Après un tour de ses deux galeries, qui ne sont en fait qu'une seule et même galerie espacées de quelques mètres dans la même rue, une visite des ateliers et quelques poignées de main aux nombreux clients qui affluent sans cesse au 108 Leonard Street, nous nous sommes enfin installés, à même la rue, face à la matière du sujet qui nous réunissait : le street-art.

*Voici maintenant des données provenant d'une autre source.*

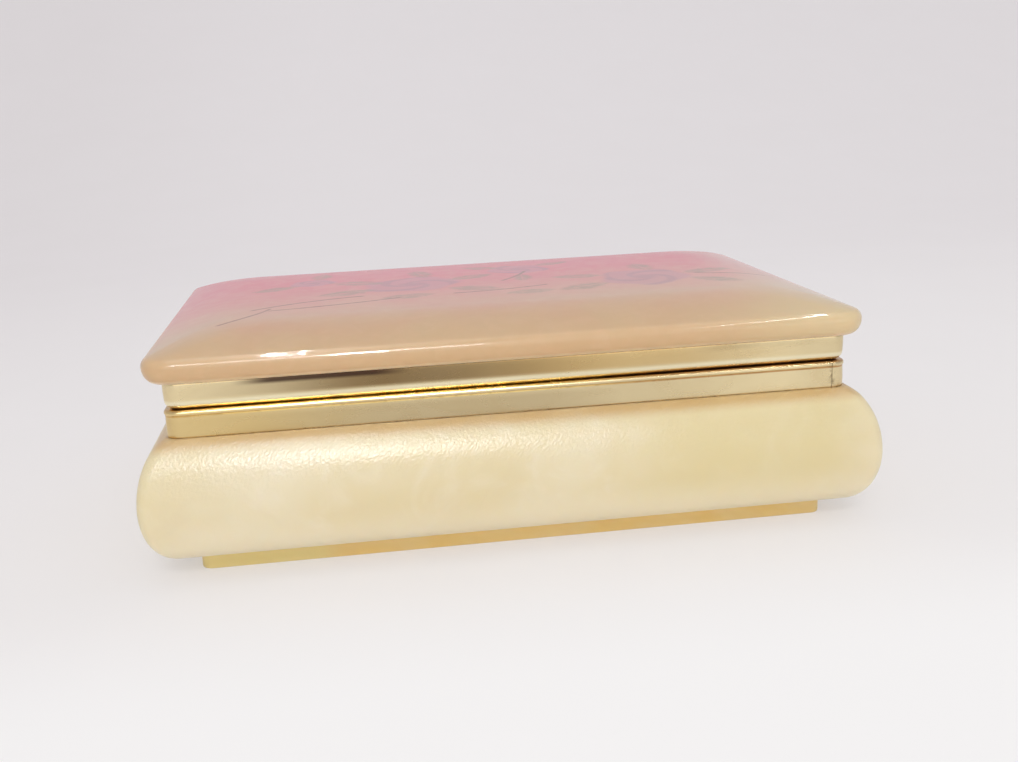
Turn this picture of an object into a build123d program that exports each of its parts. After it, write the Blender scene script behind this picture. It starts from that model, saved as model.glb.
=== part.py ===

« Pure Evil », un bien curieux pseudonyme qui sévit depuis déjà de nombreuses années dans les rues de Londres, Paris, Los Angeles, et bien d'autres villes encore. « Quand j'étais petit garçon », entame alors Pure Evil, « j'étais obsédé par la guerre et les armes, et c'est lors d'un séjour chez mes cousins à la campagne que j'ai eu pour la première fois un fusil entre les mains. Voulant jouer au chasseur, j'ai alors visé deux petits lapins qui gambadaient au loin, et sans vraiment le vouloir, en ai tué un ». Terrifié par cette histoire qui le rendra par la suite végétarien et animiste, le jeune Charles, fils de peintre, a alors une sorte de révélation un jour en griffonnant quelques croquis : un lapin prend forme sur son carnet, lui rappelant cette histoire d'enfant qu'il n'a jamais vraiment oublié. « J'imaginais qu'il revienne me hanter, comme ces personnages tout droit sortis d'un film d'horreur, rampant sur le sol, les yeux illuminés par le diable. C'est alors que le terme ''Pure Evil'' est venu de lui même s'apposer à côté du croquis ». Voilà qui est fait, Charles Uzzell Edwards n'est plus qu'en privé, Pure Evil ne cessera, dès lors, d'envahir les murs des villes par lesquelles il passera.
« C'est marrant de pouvoir sortir taguer un nom pareil dans la rue » ajoute t-il, lui qui se considère comme l'opposé de son pseudonyme.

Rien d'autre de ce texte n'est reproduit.